Der Chef der FTI-Group, Ralph Schiller empfiehlt eine frühzeitige Urlaubsplanung, denn "mit den gestiegenen Treibstoffkosten erhöhen sich dieses Jahr auch die Flugpreise. Wir gehen davon aus, dass es vor allem im weiteren Jahresverlauf zu Steigerungen kommen kann, dabei spielt unter anderem die Entwicklung der aktuellen politischen Lage eine wichtige Rolle."
Deutliche Preisanstiege
Der Lufthansa-Konzern bereitet seine Kunden bereits auf steigende Ticketpreise vor. Wichtige Treiber seien der Ölpreis sowie steigende Gebühren an Flughäfen und bei den Flugsicherungen, sagte Finanzvorstand Remco Steenbergen unlängst.
Im Augenblick sieht Schiller vor allem bei Mietwagen und Campern einen deutlichen Preisanstieg. "Abgesehen von einer hohen Nachfrage ist aufgrund der momentanen Knappheit an Fahrzeugen auch das Angebot an Mietwagen begrenzt, weshalb die Preise für spontane Fahrzeug-Buchungen höher als in den vergangenen Jahren ausfallen können."

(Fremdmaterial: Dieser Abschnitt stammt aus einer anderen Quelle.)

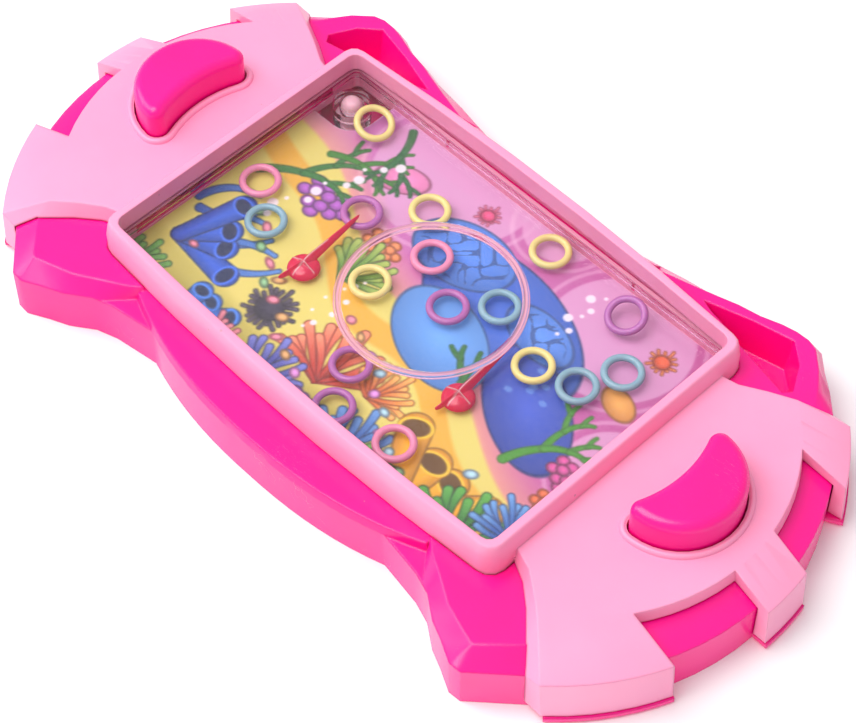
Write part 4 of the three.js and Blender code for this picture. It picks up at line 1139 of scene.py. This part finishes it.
        return [dress(made, finishes, Slot.CARD, finishes.ink), dress(card, finishes, Slot.CARD)]


# Sub-assemblies.


@dataclass
class Casing:
    """Base shell, back plate, top cover and the screws that hold them.

    Attributes:
        well: Half length, half width and top of the space round the tank.
        deck: Height above which that space's walls lie.
        painted_light_share: Share of the painted light that makes those walls paler.
    """

    well: Triple = (58.0, 37.6, 18.0)
    deck: float = 10.3
    painted_light_share: float = 0.55

    def build(self, finishes: Finishes) -> list[Piece]:
        """Dresses the mouldings and the screws.

        Args:
            finishes: The game's materials.

        Returns:
            The pieces made.
        """
        base = dressed_copy("base_shell", "base_moulding")
        self.paint_well_light(base)
        made = [
            dress(base, finishes, Slot.HOT),
            dress(dressed_copy("back_plate", "back_moulding"), finishes, Slot.HOT),
            dress(dressed_copy("top_cover", "cover_moulding"), finishes, Slot.LIGHT),
        ]
        for kind in ("cover", "plate"):
            for i in range(1, 5):
                made.append(self.screw(f"{kind}_screw_{i}", finishes))
        return made

    def paint_well_light(self, piece: Piece) -> None:
        """Paints light on the upright walls round the tank: a paler tone stands in for the light they catch
        through its clear sides.

        Args:
            piece: The base moulding, which gets the attribute.
        """
        faces = piece.data.polygons
        centre = np.abs(rows_of(faces, "center") / MM)
        inside = np.all((centre > (0, 0, self.deck)) & (centre < self.well), axis=1)
        upright = np.abs(rows_of(faces, "normal")[:, 2]) < 0.5
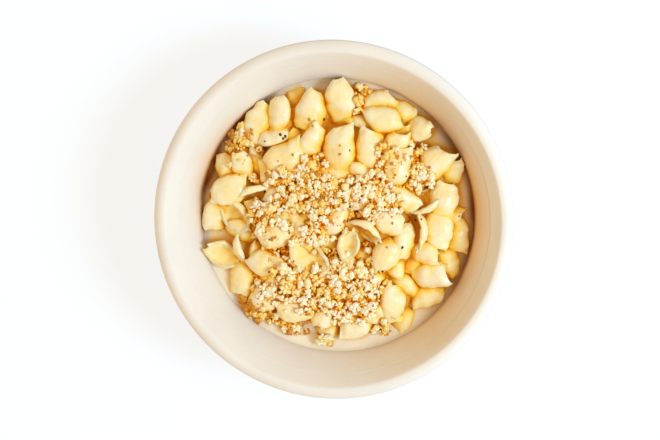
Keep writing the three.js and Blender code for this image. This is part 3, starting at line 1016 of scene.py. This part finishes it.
class FOOD_OT_sauce_pool(bpy.types.Operator):
    """Pours the pool of sauce up to its level, with its meniscus on the wall"""

    bl_idname = "food.sauce_pool"
    bl_label = "Sauce pool"

    def execute(self, context):
        settings = context.scene.mac_sauce
        turn = np.linspace(0, 2 * math.pi, POOL_SIDES, endpoint=False)
        lean = math.degrees(WALL_LEAN)
        profile = [
            (0.0, FLOOR_TOP + POOL_GAP),
            (30.0, FLOOR_TOP + POOL_GAP),
            *arc(CORNER_CENTRE, FLOOR_TOP + CORNER_RADIUS, CORNER_RADIUS - POOL_GAP, -90, -lean, 8),
            (inner_radius(18) - POOL_GAP, 18.0),
            (inner_radius(SAUCE_LEVEL - 1) - POOL_GAP, SAUCE_LEVEL - 1),
        ]
        points = [(r * math.cos(a), r * math.sin(a), h) for r, h in profile for a in turn]
        # how far in from the wall each ring of the surface lies, closest together up the meniscus
        rings = np.concatenate([[0, 0.25, 0.5, 0.9, 1.4, 2.0, 3.0, 4.2], np.linspace(6, 70, 32)])
        for inwards in rings:
            for a in turn:
                x, y = math.cos(a), math.sin(a)
                smear = math.exp(-((a - SMEAR_TURN) / SMEAR_HALF) ** 2)
                climb = MENISCUS * (1 + 0.35 * cloud(x * 3, y * 3, 1.0) + 0.12 * cloud(x * 14, y * 14, 2.0))
                climb += SMEAR_CLIMB * smear
                rise = climb * math.exp(-inwards / (MENISCUS_WIDTH / 2.6 * (1 + 1.6 * smear)))
                radius = max(0.0, inner_radius(SAUCE_LEVEL + climb) - POOL_GAP - inwards)
                ripple = 0.35 * cloud(radius * x / 9, radius * y / 9, 4.0) * min(1.0, inwards / 4)
                points.append((radius * x, radius * y, SAUCE_LEVEL + rise + ripple))
        mesh = mesh_of("sauce_pool", points, ring_faces(len(profile) + len(rings), POOL_SIDES))
        merge_axis(mesh)
        x, y, z = points_of(mesh).T
        # painted shade: the sauce darker beside the shells and where the wall and the food shadow it, less on
        # the smear
        beside = sampled(TopSurface(("pasta_shells",)).smoothed(2.4), x, y) - z
        turned = np.arctan2(y, x)
        smear = np.exp(-(((turned - SMEAR_TURN) / SMEAR_HALF) ** 2))
        rich = butter_and_shade(x, y, 2.0)
        give(mesh, "depth", np.clip((beside - 0.4) / 4.6 + 0.28 * rich - 0.4 * smear, 0, 1))
        # painted contact shadow at the sauce's edge by the wall, where shade gathers
        limit = np.array([inner_radius(level) for level in z])
        inwards = np.maximum(0, limit - np.hypot(x, y))
        uneven = np.array([1 + 0.9 * cloud(4 * math.cos(a), 4 * math.sin(a), 3.0) for a in turned])
        contact_shadow = rich * np.exp(-((inwards / (CONTACT_SHADOW_WIDTH * np.maximum(uneven, 0.2))) ** 2))
        give(mesh, "edge", np.clip(contact_shadow * (0.5 + 0.5 * uneven), 0, 1))
        finish = sauce_finish("cheese_sauce", tuple(settings.cream), tuple(settings.melted))
        add_piece("sauce_pool", mesh, finish, "cheese_sauce")
        return {"FINISHED"}


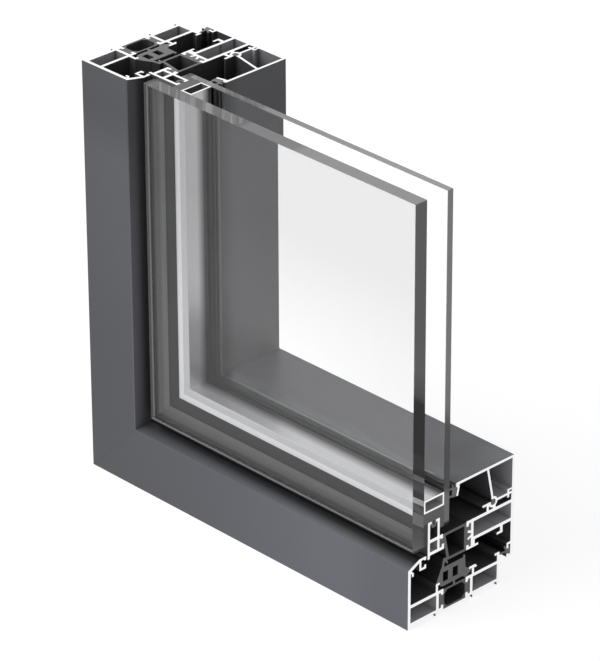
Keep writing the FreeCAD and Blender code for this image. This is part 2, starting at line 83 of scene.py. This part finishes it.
# Painted light and shade on the coat: from the sample's left side, along the sill to its
# sawn end, up the jamb, and up the slope of the jamb's lip
across_light = ((0.0, 0.60), (0.100, 0.83), (0.190, 1.13), (0.270, 1.15))
sill_light = ((-0.260, 0.96), (-0.100, 1.02), (-0.055, 1.10), (-0.045, 1.08), (-0.028, 0.95))
jamb_light = (
    (0.010, 0.94), (0.060, 0.91), (0.100, 0.93), (0.140, 1.04),
    (0.214, 1.12), (0.232, 0.90), (0.247, 0.74), (0.264, 0.81),
)
jamb_slope_light = ((0.120, 1.38), (0.165, 1.12), (0.180, 1.08), (0.200, 0.80), (0.240, 0.60))

# Slope of the exterior lip, darkened by a painted shadow behind its front edge
slope_foot = 0.0385
slope_rise = 0.46
slope_end = 0.0150
slope_shadow = (0.0010, 0.0062)
sill_slope_shadow_colour = (0.009, 0.009, 0.010)
jamb_slope_shadow_colour = (0.019, 0.019, 0.022)

# Painted shade on the faces inside the section, between the floor of the rebate and the top of the
# bead
recess = ((0.0019, 0.0842), (0.0161, 0.0806))
sill_recess_shade_colour = (0.075, 0.075, 0.080)
jamb_recess_shade_colour = (0.042, 0.042, 0.045)

# Chambers as depths and heights, and their walls on the room side, darkened by painted shade
frame_chamber_heights = (0.0041, 0.0143)
outer_chamber = ((0.0019, 0.0231), frame_chamber_heights)
inner_chamber = ((0.0527, 0.0731), frame_chamber_heights)
sash_chamber = ((0.0528, 0.0841), (0.0406, 0.0511))
small_chamber = ((0.0172, 0.0235), (0.0447, 0.0511))
bead_chamber = ((0.0700, 0.0846), (0.0585, 0.0805))
bead_lean = 0.22
# Bare metal inside the chambers; the jamb's copy is darker as painted shade
sill_chamber_colour = (0.50, 0.50, 0.525)
jamb_chamber_shaded_colour = (0.34, 0.34, 0.36)
far_walls = ((0.0214, 0.0235), (0.0714, 0.0735), (0.0824, 0.0850))
far_wall_shade = 0.5
sill_far_wall_shade_share = 0.25

# Top of the bead, with a painted highlight on its nose beside the glass and a painted shade behind
# it
bead_low, bead_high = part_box("sill_bead")
bead_front = bead_low[1] - corner.y
bead_skin = 0.0005
bead_top = (bead_high[2] - bead_skin, bead_high[2] + bead_skin)
nose_width = 0.0013
nose_end = (-0.014, -0.018)
nose_highlight = (4.8, 4.8, 4.0)
nose_shade = (0.0098, 0.0006)
nose_shade_tone = 0.5

# Top of the sill's bead near its sawn end, made lighter and less blue by painted light
end_start = (-0.055, -0.035)
end_near = (-0.025, -0.007)
end_near_light = 1.55
end_back = (0.0600, 0.0800)
end_back_light = 1.5
end_neutral = (-0.045, -0.030)
end_light_tint = (1.0, 1.0, 0.9)

# Sawn ends with their marks, and the hairline at the mitre
sawn_skin = 0.00005
bare_metal = (0.985, 0.985, 0.988)
sawn_roughness = 0.5
saw_mark = 0.0004
saw_stretch = (1.0, 0.06, 1.0)
saw_tones = (0.96, 1.01)
joint_half = 0.00014
joint_colour = (0.012, 0.012, 0.013)

# Plastic and rubber profiles: their skin, where they are sawn, and their mottled grain
rubber_skin = (0.014, 0.014, 0.015)
extruded_looks = {
    "polyamide": {
        "skin": (0.028, 0.028, 0.029),
        "cut": (0.135, 0.135, 0.137),
        "roughness": 0.6,
        "grain": 0.0005,
    },
    "seal_rubber": {
        "skin": rubber_skin,
        "cut": (0.155, 0.155, 0.155),
        "roughness": 0.55,
        "grain": 0.0008,
    },
    "clip_cord": {
        "skin": rubber_skin,
        "cut": (0.13, 0.13, 0.132),
        "roughness": 0.6,
        "grain": 0.0008,
    },
}
mottle_tones = (0.88, 1.12)
mottle_relief = 0.00003

# Sealant outside the spacer
sealant_skin = (0.044, 0.044, 0.046)
sealant_cut = (0.115, 0.115, 0.117)
sealant_roughness = 0.6
sealant_grain = 0.001

# Bond strip, with painted shade and light by height and its fine stripes
tape_colour = (0.140, 0.142, 0.140)
tape_roughness = 0.7
tape_top = 0.0622
sill_tape_shading = ((0.0532, 0.42), (0.0552, 0.90), (0.0600, 1.12), (0.0622, 1.28))
jamb_tape_shading = (
    (0.0508, 0.72), (0.0518, 0.80), (0.0532, 1.50),
    (0.0545, 1.45), (0.0560, 1.12), (0.0575, 1.28),
)
tape_stripe = 0.0014
tape_stripe_tones = (0.72, 1.22)

# Spacer, with its hollow and the foil that reaches down from it over the sealant
spacer_low, spacer_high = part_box("sill_spacer")
spacer_front = spacer_low[1] - corner.y
spacer_back = spacer_high[1] - corner.y
spacer_foot, spacer_top = spacer_low[2], spacer_high[2]
spacer_skin = 0.0003
spacer_wall = 0.0010
spacer_hollow = (
    (spacer_front + spacer_wall, spacer_back - spacer_wall),
    (spacer_foot + spacer_wall, spacer_top - spacer_wall),
)
spacer_colour = (0.62, 0.62, 0.635)
# Painted highlight on the spacer's face near its foot, and painted shadow towards the room
spacer_highlight_rise = 0.0034
spacer_highlight_tone = 1.38
sill_spacer_shadow_fade = (0.0185, 0.0262)
jamb_spacer_shadow_fade = (0.0205, 0.0262)
spacer_rear_shadow = (0.008, 0.008, 0.009)
# Hollow inside the spacer, in painted shade on the jamb, darker towards its mouth at the sawn end
sill_hollow_colour = (0.50, 0.50, 0.51)
jamb_hollow_shaded_colour = (0.28, 0.28, 0.285)
jamb_mouth = (0.2560, 0.2695)
jamb_mouth_shade = 0.35
spacer_shine = 0.5
spacer_roughness = 0.3
spacer_spot = 0.002
spacer_tones = (0.95, 1.05)
foil_colour = (0.80, 0.80, 0.82)
foil_width = 0.0007

# Corner cleats, and the grain of rolled and drawn metal
cleat_colour = (0.55, 0.55, 0.56)
cleat_roughness = 0.4
cleat_spot = 0.001
cleat_tones = (0.85, 1.1)
cleat_relief = 0.00003
spacer_relief = 0.00002
metal_grain = 0.0008

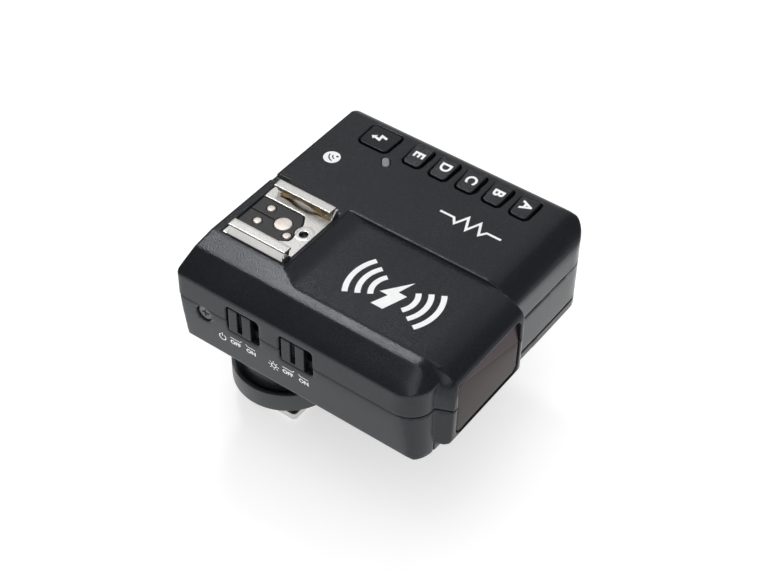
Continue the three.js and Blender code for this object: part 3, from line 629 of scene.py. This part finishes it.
def bottom_casing():
    clay = Clay((LEFT, -60.2, BOSS_BOTTOM), (RIGHT, REAR, PARTING), 0.24)
    across = [(LEFT, PARTING + 3), (LEFT, PARTING), (-23.2, 31.2), (-22.3, FLOOR), (44.0, FLOOR),
              (44.9, 31.2), (RIGHT, PARTING), (RIGHT, PARTING + 3)]
    clay.field = prism(2, PLAN, FLOOR, PARTING - JOINT)[2](clay.axes)
    clay.keep(prism(1, across, -64, 14), 0.4)
    pedestal = prism(1, [(-22.3, 30.6), (-22.3, 30.2), (-12.9, 17.6), (-11.9, 16.8), (12.2, 16.8),
                         (13.2, 17.4), (26.5, 30.2), (26.5, 30.6)], -22, 12)
    rake = prism(0, [(12, 30.6), (12, 16.8), (-12.0, 16.8), (-13.2, 17.6), (-21.5, 30.2), (-21.5, 30.6)],
                 -24, 28)
    clay.add((pedestal[0], pedestal[1], lambda g: both(pedestal[2](g), rake[2](g), 0.5)), 0.5)
    clay.add(rod(2, (0, 0), 12.2, BOSS_BOTTOM, 17.6, 0.3), 0.5)
    clay.keep(prism(0, [(REAR - 0.1, 50), (10.4, 20.0), (9.7, 16.6), (9.7, 9.0), (-58, 9.0), (-56.4, 31.0),
                        (FRONT, PARTING), (FRONT, 50)], -28, 49), 0.3)
    clay.add(nose_low(), 0.05)
    clay.cut(block(-16.2, 41.0, INNER_FRONT, -22.6, 29, PARTING + 1))
    clay.cut(block(INNER_LEFT, 43.4, -21.0, INNER_REAR, 31.8, PARTING + 1))
    clay.cut(block(INNER_LEFT, -17.9, -51.0, -20.0, 31.8, PARTING + 1))
    clay.cut(block(LENS_X0 + 0.6, LENS_X1 - 0.6, -57.9, -54, LENS_Z0 + 0.4, PARTING + 1))
    clay.cut(block(-17.6, 42.4, -58, -22.2, 28, 31.5), CORNER)
    clay.cut(block(-17.6, 42.4, -58, -54.8, 28, 32.65), CORNER)
    clay.cut(prism(1, [(-14.2, 33), (-9.4, 20.4), (9.4, 20.4), (18.0, 33)], -10.6, 8.2))
    clay.cut(rod(2, (0, 0), 9.5, 9, 13.5), CORNER)
    clay.cut(rod(2, (0, -0.6), 8.4, 12.0, 21.5))
    openings(clay)
    clay.cut(prism(0, rounded(rectangle(-13, 4.5, 33.4, 41.2), [0, 0, 1.2, 1.2]), 43.9, 49), CORNER)
    clay.cut(prism(0, rounded(rectangle(-10.8, -1.5, 35.6, 39.2), 1.5), 42, 46))
    clay.cut(rod(0, (1.4, 37.4), 2.1, 42, 46))
    clay.add(block(-22.9, -17.5, 2.4, 7.0, 39.6, 44.1))
    clay.cut(rod(0, SCREW, 2.2, -27, -22.6), 0.1)
    clay.cut(rod(0, SCREW, 1.1, -27, -18.5))
    show(clay.mesh("bottom_casing_moulding", 0.02), "casing", ["bottom_casing"], CASING)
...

Auch Urlaub zwischen Rügen und Garmisch-Partenkirchen, der während der Pandemie an Beliebtheit gewonnen hat, dürfte stärker ins Geld gehen als im vergangenen Jahr. Einheitliche Aussagen seien zwar im Moment nur schwer möglich, aber "der Angriff Russlands auf die Ukraine hat ohne Zweifel Auswirkungen auf die Energiepreise und auch auf weitere Bereiche", erwartet der Geschäftsführer des Deutschen Tourismusverbandes (DTV), Norbert Kunz.
Wie stark die Auswirkungen seien, sei noch nicht absehbar. "Steigende Kosten für Mobilität und Energie, die Kosten für Hygienemaßnahmen und auch Preissteigerungen bei Lebensmitteln machen sich in jedem Fall aber schon jetzt in der Urlaubskasse bemerkbar."
Gründe für höhere Preise
Nach Daten der Vergleichsportals Check24 kosten Ferienwohnungen in Deutschland in der Hauptreisezeit Juni bis August derzeit im Schnitt 12 Prozent mehr als im Vorjahreszeitraum. Hotelübernachtungen verteuern sich demnach um durchschnittlich 16 Prozent.
Der Bayerische Hotel- und Gaststättenverband stimmte bereits vor dem Energiepreissprung infolge des Ukraine-Krieges auf höhere Preise ein. Als Gründe nannte Landesgeschäftsführer Thomas Geppert die Erhöhung des Mindestlohns, einen neuen Tarifvertrag, steigende Energiekosten und die Folgen der Corona-Pandemie: "Gastgewerbliche Betriebe sind besonders energie- und personalintensiv."
Dass steigende Preise die Nachfrage nach Urlaubsreisen nach zwei Jahren mit teils einschneidenden Corona-Reisebeschränkungen dämpfen könnte, hält Tourismusforscher Martin Lohmann für unwahrscheinlich. "Für die Reisetätigkeit spielt die wahrgenommene eigene wirtschaftliche Situation eine wichtigere Rolle." Diese sei von vielen Menschen bei der jüngsten Umfrage der Forschungsgemeinschaft Urlaub und Reisen (FUR) zum Jahreswechsel als stabil eingeschätzt worden.